Most friends and acquaintances of mine know I dislike bananas. I have had an aversion to them ever since I was a wee lad. To combat the illnesses I had had, my mother decided to provide me with a very delectable diet of ginger ale, crackers, and bananas. I stomached the ginger ale, but it became a beverage I rarely consumed when my thirst became untameable. In the recent years, ginger ale has returned to my drink repertoire. If it’s a selection of sodas at a party or at my girlfriend’s grandmother’s abode, I will opt for Canada Dry or Vernor’s.
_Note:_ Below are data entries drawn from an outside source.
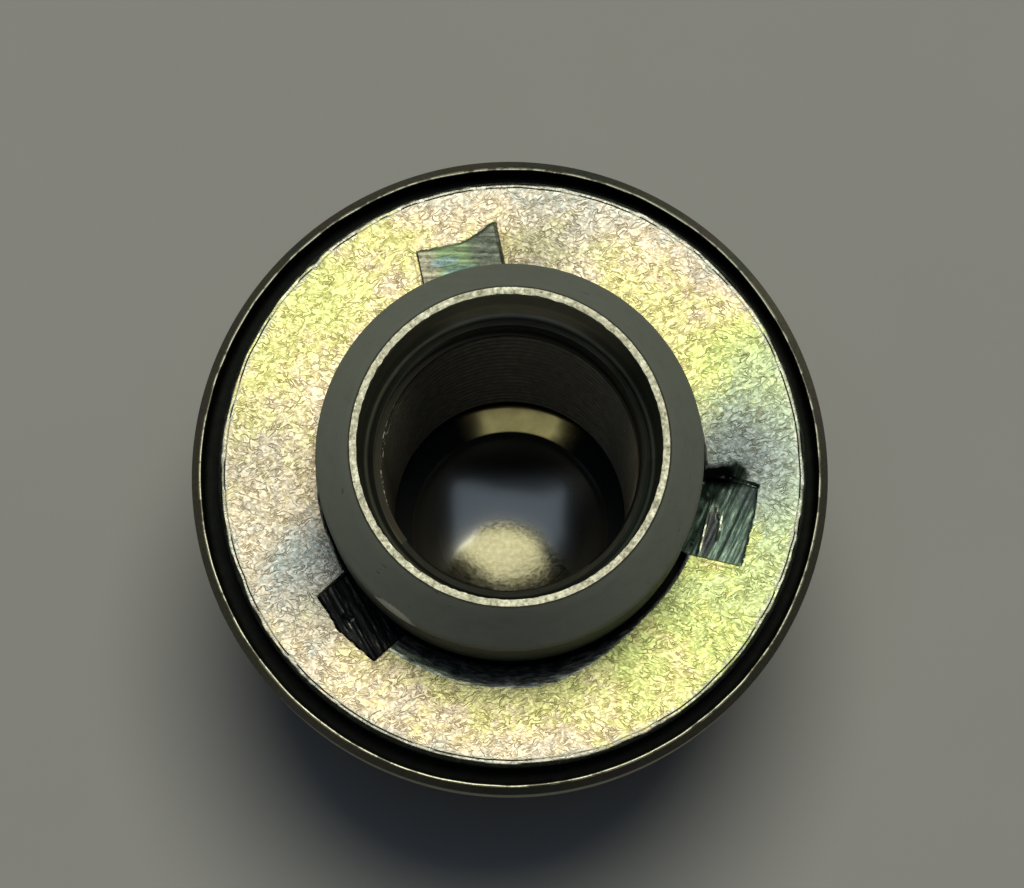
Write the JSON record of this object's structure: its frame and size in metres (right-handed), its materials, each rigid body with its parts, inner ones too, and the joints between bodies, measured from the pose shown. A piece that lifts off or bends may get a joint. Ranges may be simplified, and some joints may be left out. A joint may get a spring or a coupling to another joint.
{
  "type": "lug nut",
  "caption": "Closed-end wheel nut with a hex drive, a rimmed round flange, a loose captive flat washer and a tapered shank over the threaded bore.",
  "frame": {"origin": "centre of the closed end, on the surface the nut stands on", "axes": "+Z along the thread axis, out of the thread's mouth; +X and +Y across the nut, with two of the hex's corners on the X axis"},
  "size_m": [0.0314, 0.0314, 0.047],
  "materials": {
    "nut_steel": "dark zinc-plated steel, matte on the shank, with faint rainbow tints on the flange and bright worn edges",
    "washer_zinc": "yellow-passivated zinc over rough steel, with gold, green, pink and blue-grey tints",
    "cap_steel": "smooth pressed steel sheet with a pale golden passivated zinc finish"
  },
  "bodies": {
    "nut": {"nut_body": "nut_steel", "end_cap": "cap_steel"},
    "washer": {"washer": "washer_zinc"}
  },
  "joints": [
    {"name": "washer_spin", "type": "hinge", "parent": "nut", "child": "washer", "pos_m": [0.00012, 0.00006, 0.0323], "axis": [0, 0, 1], "continuous": true}
  ]
}
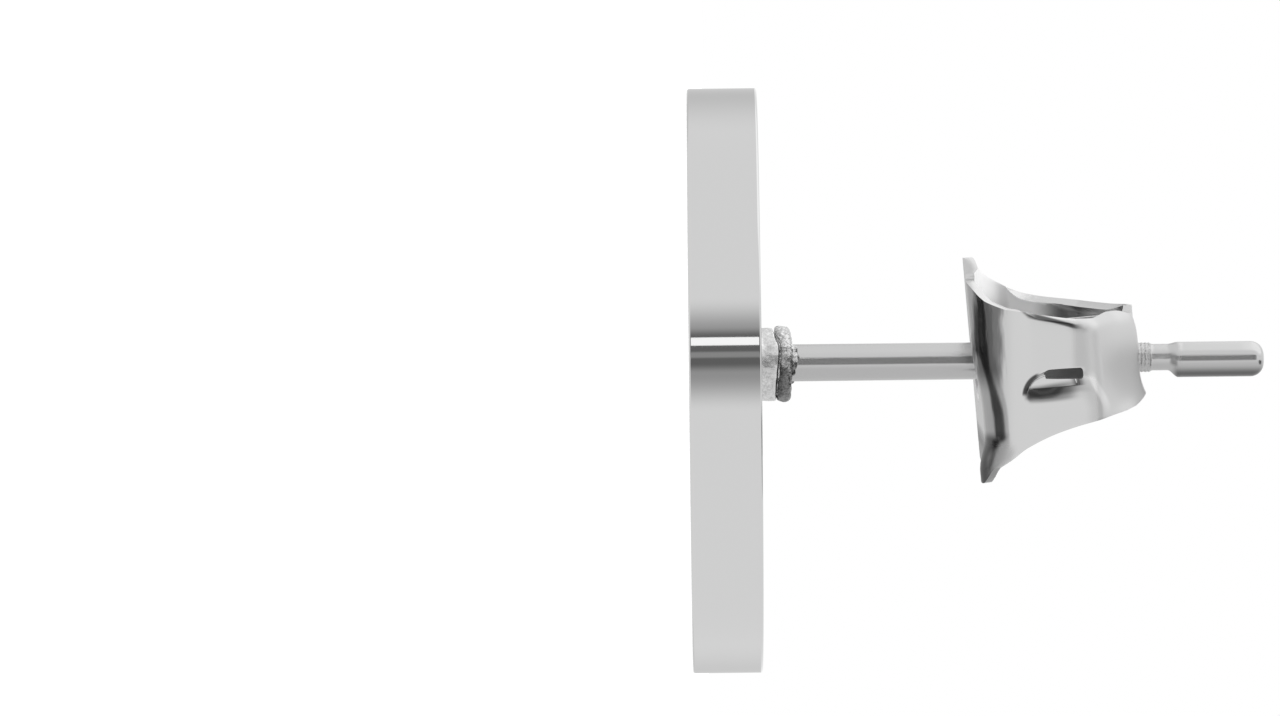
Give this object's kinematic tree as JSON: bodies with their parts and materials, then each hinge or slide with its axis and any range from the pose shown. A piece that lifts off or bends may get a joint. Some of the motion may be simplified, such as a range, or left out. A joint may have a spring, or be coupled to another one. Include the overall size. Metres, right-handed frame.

Bananas, on the other hand, have remained on my “don’t eat” list, which is quite small, to be fair. For some reason, I never enjoyed the taste when I was sick. I never could enjoy the strong smell as a child, and I associated the food with being gravely ill, with vomiting and stomachaches (not to mention diarrhea). Each time I could catch the smell as I grew from elementary school to high school, the hunger pains I had would faintly dissipate. I would not go near banana bread, banana splits, banana-flavored Runts. While working for a catering company, we were given some leftover wedding cake after one particular reception. A few bites into it, and I knew something was wrong with it. It tasted not like vanilla or lemon, or some other delightful wedding-cake flavor. There were pieces of something, a fruit. Yes, one of the layers of the cake was banana. I ran to a garbage can and spit out all the cake I had been chewing, and I threw the remaining piece of cake on my plate after it.
Smoothies be damned, at least those that MUST put bananas as one of the mix-ins. Don’t people realize that some individuals are allergic to the fruit? It would be better off telling people that I’m allergic to bananas, not that I have an aversion to them. Or it would be nice if I were truly allergic. And as you can tell from the wedding cake incident – my most recent attempt to try them – the bad taste hasn’t changed for me. I will not allow bananas into me.
One of the most common replies to my declaration that I do not like bananas (apart from “WHY?”) is: “But where do you get your potassium?” A few years ago I did some research online to see which foods provided equal or more potassium than a single banana. The information I found was surprising; a lot of the foods I really like have a large amount of potassium in them depending on the serving. I have provided a collection of these for you now. You can easily find this information online – so I won’t cite. Whatever. If you do a Google search, these websites will be first on the list anyway.
One large banana contains about 487mg of potassium. Nice, right? But, here are some other healthy alternatives:
- Baked potato, with skin, 1 medium (844mg). (A sweet potato has even more!)
- Avocado, 1/2 medium (742mg)
- White beans, canned, 1/2 cup (595mg)
- Yogurt, fat-free, plain, 8 oz (579mg)
- Tomato juice, 1 cup (535mg)
- Orange juice, fresh, 1 cup (496mg)
- Cantaloupe, diced, 1 cup (482mg)
And on another site, more food with a high level of potassium (more than 225 mg. per 1/2 cup serving):
All meats, poultry and fish are high in potassium.
Apricots (fresh more so than canned)
Oranges and orange juice
So, yes, I am getting enough potassium without bananas!